DV classifies content at the URL and page levels and allows clients to use whichever classification they prefer. Classifying content at the most granular level helps publishers unlock monetization potential while improving scale for advertisers, as was the case with Group Black. 

By switching to page classification strategies, DV reduced blocked impressions caused by site classifications by 98.6 percent. These best practices and optimizations led to a noticeable monetization improvement for Group Black, while maximizing reach for their advertising clients. Brands may want to consider switching from site-level classifications to page-level classifications where possible.

4. Consider an exclusion and inclusion list strategy.

By using app and site exclusion lists, clients can prevent their media from appearing on specific apps, domains and subdomains that they may deem inappropriate regardless of how the individual pages/articles are classified. Brands can evaluate exclusion lists to ensure they aren’t eliminating publishers, sites and apps they trust or want to support. By using app and site inclusion lists, brands can proactively target content to only those apps and sites that they find acceptable.

5. Strategize with partners.

Each brand — and audience — has unique needs. There’s no universal approach to building the right brand suitability strategy. Implementing best practices in values-based marketing across digital marketing campaigns reinforces a company’s values to their consumers. It’s critical, therefore, that brands work with publishers and tech partners to ensure they’re balancing their values with brand protection while maintaining scale in their marketing approach. 

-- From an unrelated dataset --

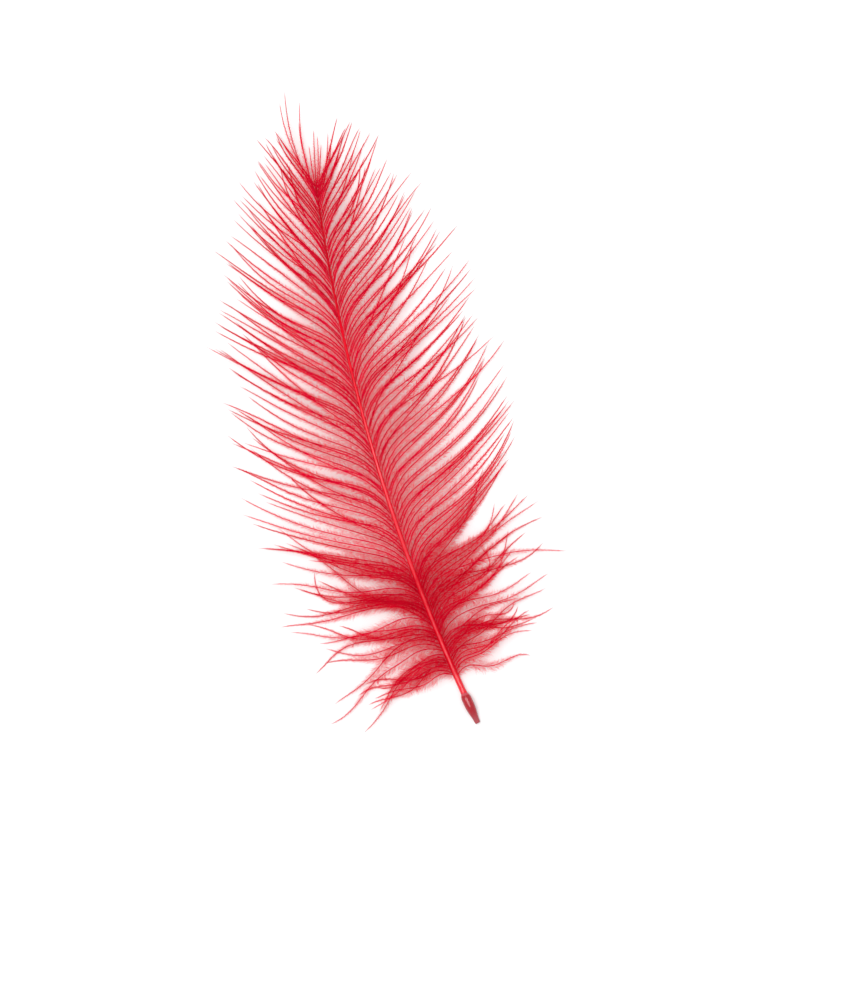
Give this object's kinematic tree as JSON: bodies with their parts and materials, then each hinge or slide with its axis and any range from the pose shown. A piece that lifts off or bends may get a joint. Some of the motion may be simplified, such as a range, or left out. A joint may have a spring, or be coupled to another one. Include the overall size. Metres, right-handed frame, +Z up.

Protect your transformative marketing strategy

Values-based marketing is a transformative approach that allows brands to connect with their target audience. In addition to communicating company values, values-based marketing positions brands to make positive changes to society and the environment. Ad verification is an integral piece of an effective values-based marketing strategy, and partners like Group Black will help pave the way for a strong future in the digital marketing landscape.